◆ Problem statement
Show each line from the listing that includes the word "joints".

◆ Recorded data
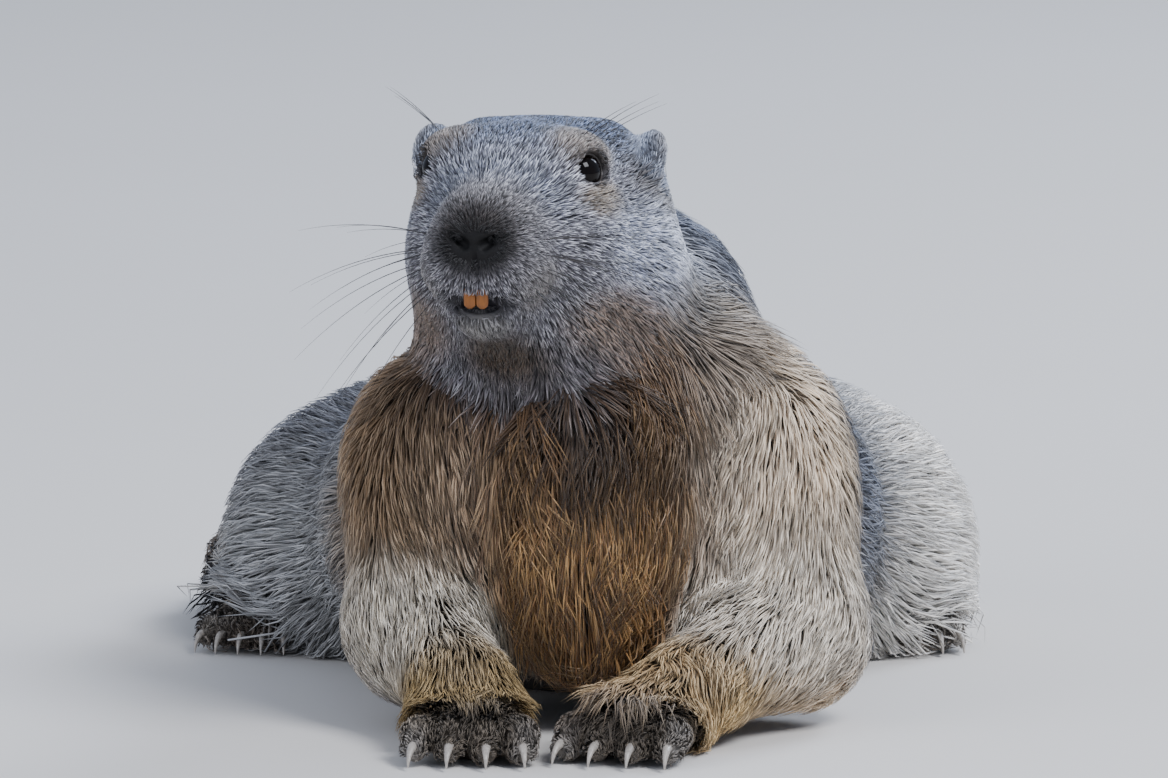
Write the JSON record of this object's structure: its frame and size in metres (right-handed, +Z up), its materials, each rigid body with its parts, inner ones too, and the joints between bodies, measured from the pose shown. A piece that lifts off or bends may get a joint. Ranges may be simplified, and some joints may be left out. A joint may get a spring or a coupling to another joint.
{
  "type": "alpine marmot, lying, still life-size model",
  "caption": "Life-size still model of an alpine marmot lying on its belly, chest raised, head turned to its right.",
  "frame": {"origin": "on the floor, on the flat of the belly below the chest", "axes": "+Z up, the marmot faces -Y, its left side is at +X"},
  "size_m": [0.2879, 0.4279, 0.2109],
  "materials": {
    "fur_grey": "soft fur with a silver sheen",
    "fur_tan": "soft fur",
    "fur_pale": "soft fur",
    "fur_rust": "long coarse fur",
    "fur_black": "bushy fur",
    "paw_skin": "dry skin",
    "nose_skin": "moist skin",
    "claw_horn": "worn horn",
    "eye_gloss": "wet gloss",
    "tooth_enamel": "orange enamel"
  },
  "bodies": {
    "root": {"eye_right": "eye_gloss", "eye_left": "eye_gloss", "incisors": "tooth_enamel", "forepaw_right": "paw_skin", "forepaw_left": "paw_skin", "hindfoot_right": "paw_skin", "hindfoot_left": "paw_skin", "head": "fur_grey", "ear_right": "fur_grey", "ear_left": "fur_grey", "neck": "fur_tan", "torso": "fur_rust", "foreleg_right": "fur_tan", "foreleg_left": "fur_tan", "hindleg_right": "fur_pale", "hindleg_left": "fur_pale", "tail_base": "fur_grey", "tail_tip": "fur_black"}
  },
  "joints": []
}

◆ Answer for this exercise
Write the JSON record of this object's structure: its frame and size in metres (right-handed, +Z up), its materials, each rigid body with its parts, inner ones too, and the joints between bodies, measured from the pose shown. A piece that lifts off or bends may get a joint. Ranges may be simplified, and some joints may be left out. A joint may get a spring or a coupling to another joint.
  "joints": []